As the weeks have mysteriously rolled by since we started working from home let me ask you, “How are you doing”’ Be honest, be vulnerable, and lay it all out there.
Does anyone else feel guilty, grateful, or quietly lucky that there are parts of this thing that you like? Like a guilty pleasure. We shouldn’t be enjoying any of this should we?
Here’s the deal. Working in education is like being on a runaway stagecoach! Or for a more modern analogy it is the scene from Return of the Jedi where Han Solo is flying our heroes through an asteroid field!
Dodging and weaving every and anything that comes at you at warp speed. “Sir, the possibility of successfully navigating an asteroid field is approximately 3,720 to 1!”
When I use to be “at” school and chat with my husband, Jay, by phone on the commute home we’d compare our days. Some days the asteroid field was the only way I could accurately describe how I felt and the zillion things I did that day that all seemed equally critical.
Am I the only one who does NOT miss the rat race? Granted I miss my kiddos and colleagues a lot! But, I could get use to the “soft” opening every day.
Start each morning with coffee, meditation, exercise, and an actual breakfast. Make the bed, take the dog out, and still have time to set up my second cup of Joe next to my school laptop for our 8:30am ZOOM staff meeting. Is it bad that I LOVE this part of the work day? It seems so, I don’t know humane and sane?
How many of you are still eating lunch in 15 minutes in front of your emails? NOT me. I am making a healthy lunch, sitting down to catch up on the news or watch something relaxing on TV, Oh, yeah and lunch can stretch from 15-30 minutes! Is it a bad thing, to digest?
There is also something meaningful about putting your family first. Making sure I am caught up with school work by the time Jay comes home so we can focus on each other. These days mental and physical health for ourselves and our families SHOULD be number 1.
We are learning how fragile life is. We are being forced to put our priories in order. If we don’t the consequence could be life itself.
I don’t say this out of panic but out of a profound sense of gratitude. If we take the time to try new ways of shaping how we teach, connect with family, and take care of ourselves we can take advantage of this astounding situation.
Distance learning is hopefully not permanent. Trust me sports, music, drama, and art classes are just a few programs that don’t work this way.
And the kids need each other desperately. Humans are social creatures. Isolation was used to torture people back in the day. Connecting is more important than ever.
How can we combine the wisdom we are gaining with traditional education?
Will society demand schools offer: agriculture, home economics, auto shop, personal finance, wood shop, and all those life skills classes that would have helped our kids be more prepared for today?

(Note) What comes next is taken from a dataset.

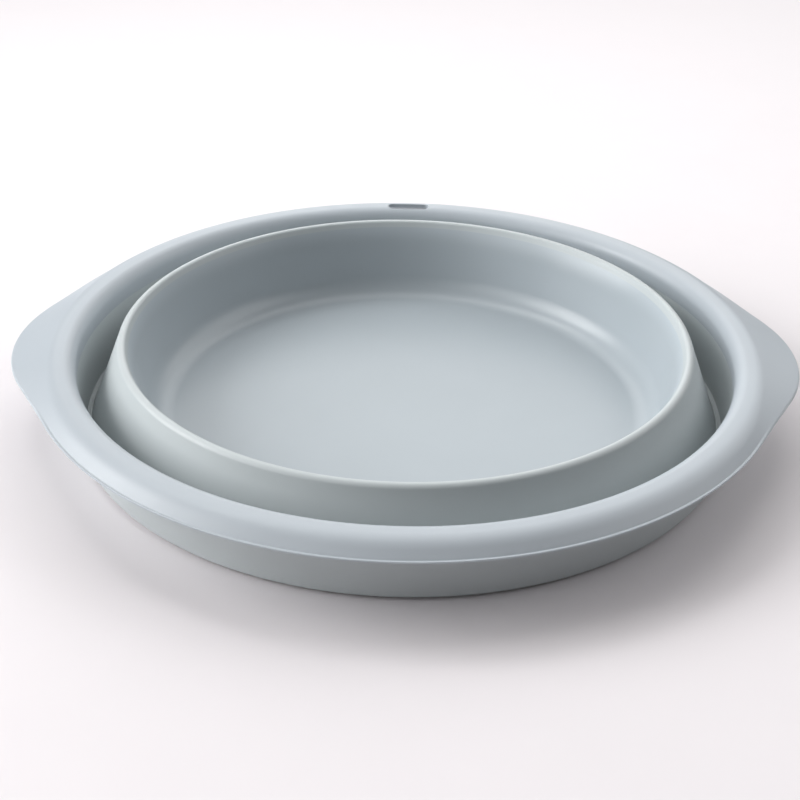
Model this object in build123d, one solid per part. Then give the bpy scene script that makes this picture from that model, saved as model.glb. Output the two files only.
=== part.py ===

My mom is a great cook, seamstress, and former 1st grade teacher. Dad was always building fences, gates, barns, and tending to the farm animals as a retired college professor. Fortunately, my parents insisted my brother and I participate in many of these endeavors But, these life skills were reinforced at school so we could survive and thrive as adults.
What a wonderful partnership between families and schools.
We are gardening, raising chickens, baking homemade bread, canning, drying, and sewing. Some of us are learning how to repair our own appliances, cut hair, and changing the oil in our cars. These are some of the lovely humanistic activities we have re-engaged with for our own enjoyment, safety and survival.
Personally, I want to keep doing these satisfying activities. It unites families, builds confidence, and reminds us of our duty to not become complacent.
I don’t want to go back to “normal.” I want to go back better than before. Smarter, kinder, more grateful for everyday people and things.
Let’s remember what was “good” or enlightening as we move into our future.
Let’s do it for all the people who have died, their grieving families, medical professionals, and front line essential workers. And if that isn’t enough of a reason we owe it to our kids and the next generation.